Bei der Ausübung des Auswahlermessens hat die Behörde insbesondere zu berücksichtigen,
dass (bau)ordnungsrechtliche Maßnahmen geeignet, erforderlich und (im engeren Sinne)
verhältnismäßig sein müssen. In diesem Zusammenhang stellt sich gelegentlich die Frage, ob es
erforderlich bzw. verhältnismäßig ist, einem Bauherrn den Totalabriss seiner formell und
materiell illegalen Baulichkeit aufzugeben, obwohl auch durch einen Teilabriss dem materiellen
Baurecht genügt werden könnte.
Beispiele: Eine an der Grundstücksgrenze an sich zulässige Garage überschreitet die nach
Landesrecht maßgebliche Höhenbeschränkung um wenige Zentimeter. Ein Wohnhaus steht
lediglich mit einem Anbau außerhalb der nach dem einschlägigen Bebauungsplan bebaubaren
Fläche.
Nach der zutreffenden Ansicht des OVG Münster (BRS 59 Nr. 209 m. w. N. aus der
ständigen Rechtsprechung des Gerichts) ist es nicht Aufgabe der Bauaufsichtsbehörde zu prüfen,
ob statt der Beseitigung auch ein Teilabriss bzw. ein „Rückbau“ geeignet sind, materiell
baurechtmäßige Zustände herbeizuführen. Bauliche Anlagen sind zumeist unteilbare Einheiten,
die weder gedanklich noch technisch in einen „legalen“ und einen „illegalen“ Teil aufgespaltet
werden können. In den Beispielsfällen verstößt das jeweilige Objekt insgesamt und nicht etwa
nur mit der Grenzwand oder dem Anbau gegen das materielle Baurecht, sodass seine
Beseitigung angeordnet werden kann. Der Bauherr erfährt hierdurch keine unverhältnismäßigen
Nachteile, weil es ihm unbenommen ist, ein sog. Austauschmittel (vgl. z. B. § 21 OBG NRW)

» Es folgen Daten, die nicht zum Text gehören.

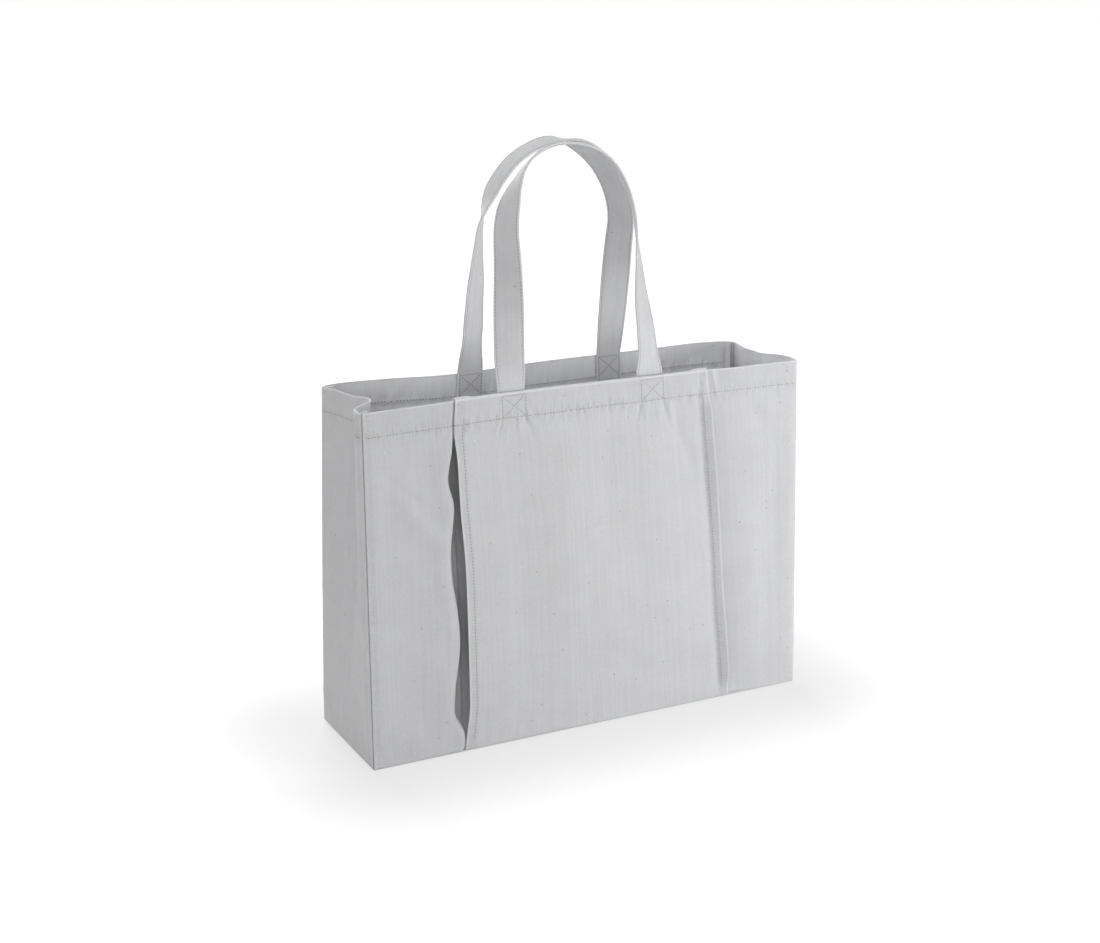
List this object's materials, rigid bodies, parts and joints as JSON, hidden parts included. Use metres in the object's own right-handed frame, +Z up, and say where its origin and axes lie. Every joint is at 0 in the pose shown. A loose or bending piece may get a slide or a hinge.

anzubieten, das geeignet ist, den Baurechtsverstoß auf andere Weise auszuräumen. Will er die
vorhandene Bausubstanz soweit wie möglich erhalten, mag er einen „Rückbau“ vornehmen.
Hierzu benötigt er jedoch eine Baugenehmigung, die er bei der Bauaufsichtsbehörde zu
beantragen hat. Die Behörde kann also unschwer feststellen, ob das nach den Vorstellungen des
Bauherrn geänderte Objekt tatsächlich dem materiellen Baurecht entspricht und als
Austauschmittel anerkannt werden kann.
Hinweis: Ordnet die Behörde den Abriss eines materiell rechtswidrigen Gebäudes an und hat sie
erkannt, dass auch ein Rückbau ohne weiteres geeignet ist, baurechtmäßige Verhältnisse
herzustellen, ist es zweckmäßig, dem Bauherrn am Rande der Begründung der
Abbruchverfügung die Möglichkeit eines Mittelaustauschs zu erläutern. Unter Umständen sieht
der Bauherr dann davon ab, einen unbegründeten und nur auf die vermeintliche
Unverhältnismäßigkeit des Totalabrisses gestützten Widerspruch gegen die Verfügung zu
erheben.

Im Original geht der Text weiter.